Authorities at Bengaluru’s Kempegowda International Airport have begun the process of translocating 7,095 trees over the next three years — one of India’s largest such programmes — as part of a Rs 13,000 crore airport expansion project. The overhaul process will include a new terminal, widening of access roads as well as a new multi-modal transport hub.

So far, the thousand-odd trees that have been transplanted since March have seen a survivability rate of upwards of 85%. For this initiative, the Bangalore International Airport Limited has tied up with the government-run Indian Institute of Science and automobile major Volvo, which is providing hardware, including its special tree transplanter truck.

Some of the tree species which have shown high success rate are coconut, silver oak, palms, cycads, and rain trees. The first phase, which started in March, will continue till August and cover a stretch of 4 kilometres.

Prasannamurti Desai, vice-president of landscaping at the airport said, “We are able to translocate as many as 18 trees in a single day starting from 8.30 am to 6.30 pm using the mechanised translocator. All these trees are either translocated to a pre-identified suitable spot or otherwise preserved in the nursery until a suitable spot is made ready.”
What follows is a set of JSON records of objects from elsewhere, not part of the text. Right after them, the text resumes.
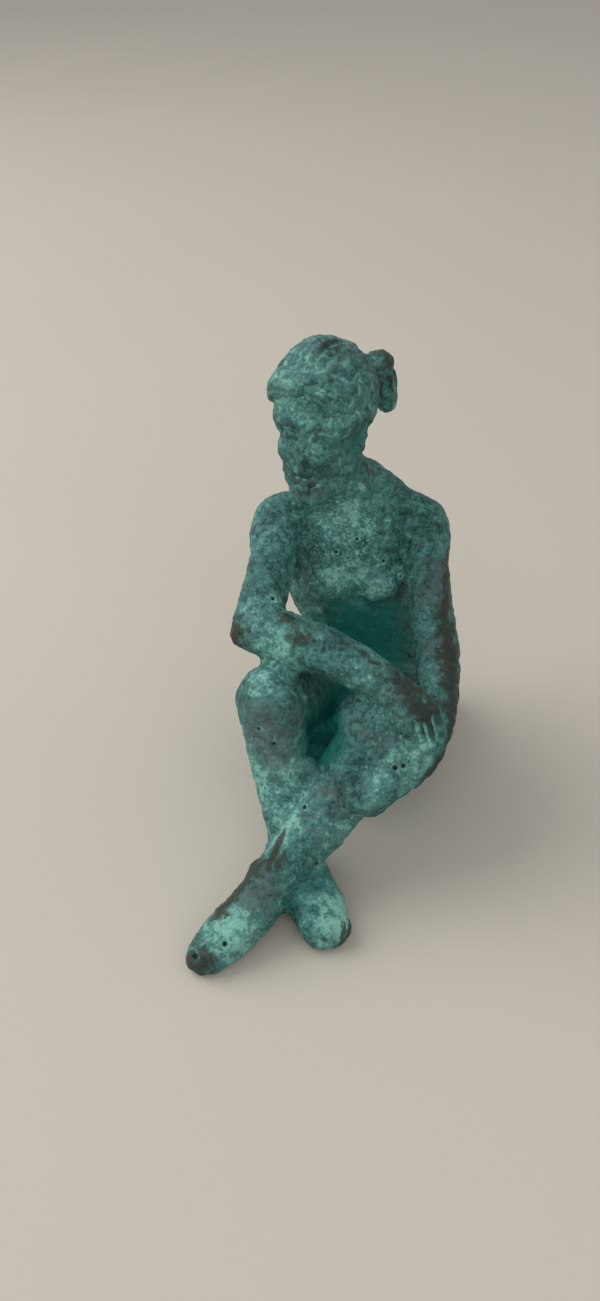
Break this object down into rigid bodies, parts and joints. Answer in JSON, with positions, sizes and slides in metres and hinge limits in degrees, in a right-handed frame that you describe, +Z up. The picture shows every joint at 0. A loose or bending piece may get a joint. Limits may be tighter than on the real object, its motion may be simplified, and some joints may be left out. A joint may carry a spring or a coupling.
{
  "type": "bronze statuette",
  "caption": "Small seated bronze figure with raised knees, crossed shins, folded arms and a ponytail, with an even verdigris patina.",
  "frame": {"origin": "middle of the flat face under the seat that the figure sits on, level with the surface that it stands on", "axes": "+Z up, the figure faces -Y, its left side is +X"},
  "size_m": [0.0785, 0.1273, 0.134],
  "materials": {
    "verdigris_bronze": "rough cast bronze under a matte blue-green patina, worn to brown metal on its ridges",
    "bare_bronze": "plain bronze rod and sheet, dull brown"
  },
  "bodies": {
    "root": {"trunk": "verdigris_bronze", "head": "verdigris_bronze", "ponytail": "verdigris_bronze", "right_arm": "verdigris_bronze", "left_arm": "verdigris_bronze", "right_hand": "verdigris_bronze", "left_hand": "verdigris_bronze", "right_leg": "verdigris_bronze", "left_leg": "verdigris_bronze", "right_foot": "verdigris_bronze", "left_foot": "verdigris_bronze", "core_plug": "bare_bronze", "core_pins": "bare_bronze", "neck_dowel": "bare_bronze", "hair_dowel": "bare_bronze", "shoulder_dowels": "bare_bronze", "hip_dowels": "bare_bronze", "wrist_dowels": "bare_bronze", "ankle_dowels": "bare_bronze", "rest_dowels": "bare_bronze"}
  },
  "joints": []
}
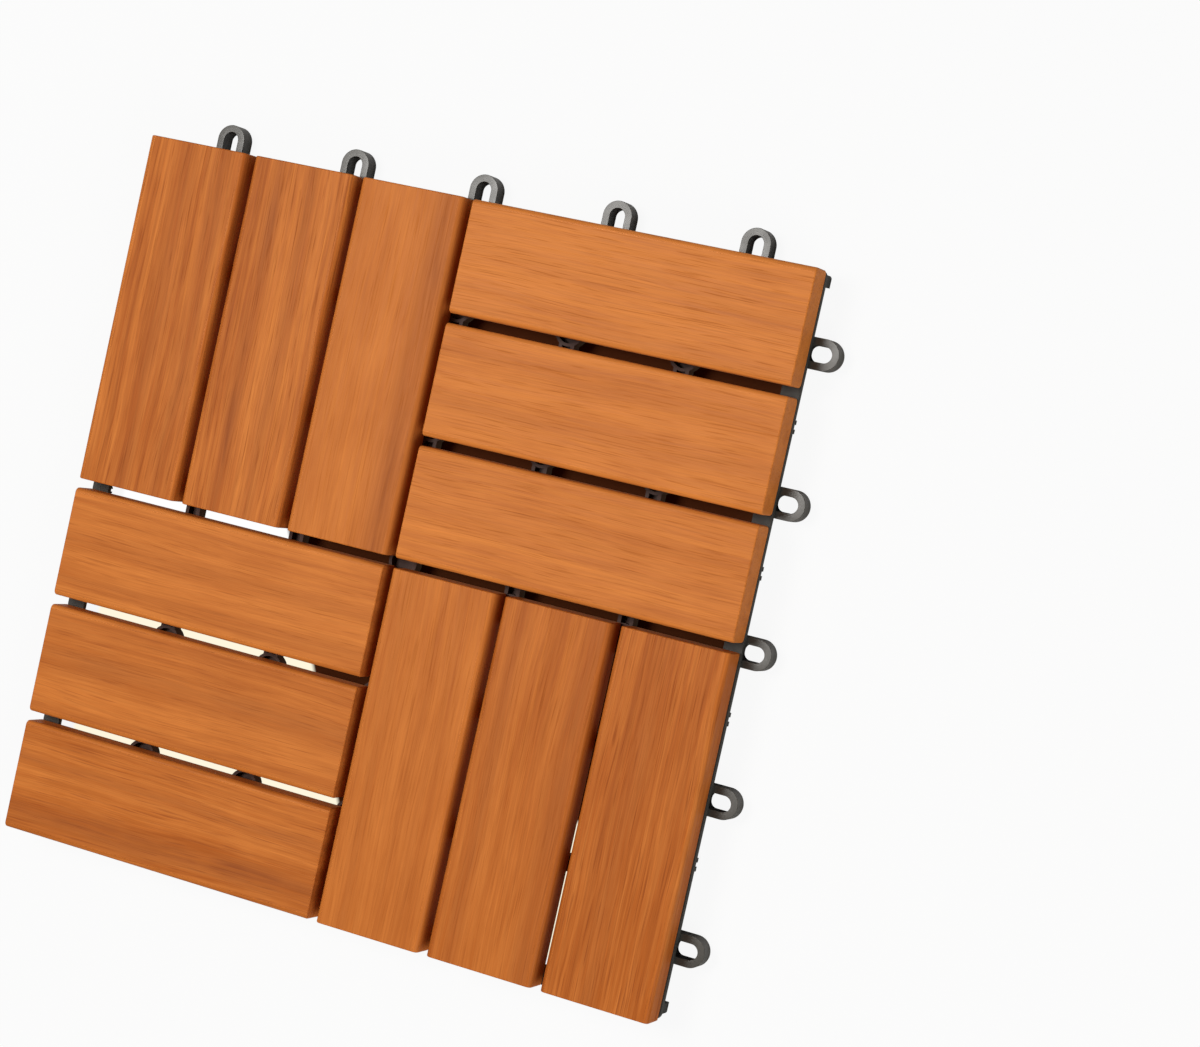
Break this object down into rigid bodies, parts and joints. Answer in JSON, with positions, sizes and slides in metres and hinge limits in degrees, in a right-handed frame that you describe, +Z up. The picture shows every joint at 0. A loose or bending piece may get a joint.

He added, “We have to follow traditional methods for trees with a girth of above 45 inches and less than 6 inches. Using the conventional method, the process takes about three months as it requires adequate care and protection.”

The new terminal is expected to be operational from October 1 onwards and will have a three-story “forest belt.” This is designed to create an immersive, calming outdoor experience for both arrival and departure passengers. Trees, small gardens, and ponds featuring local and exotic species of plants will line the interior.

Airport authorities also note that the land surrounding the new runway will be carpeted with lush greenery, making it the first in India and only the third in the world to have green corridors around the runway.

“The objective is to avoid felling of trees and, instead, relocate them to a place where they can further improve the aesthetics of the airport. All this is to ensure that the landscape is in sync with our garden-themed Terminal 2,” Tom Shimmin, chief projects officer for Bangalore International Airport Limited told reporters.

“Some of the existing tree are unique species and not available in India. Our aim is to ensure that we don’t lose out on the existing ones. In keeping with Bengaluru’s image as the Garden City of India, BIAL has tried to reflect this image at the airport by creating world-class landscapes,” he added.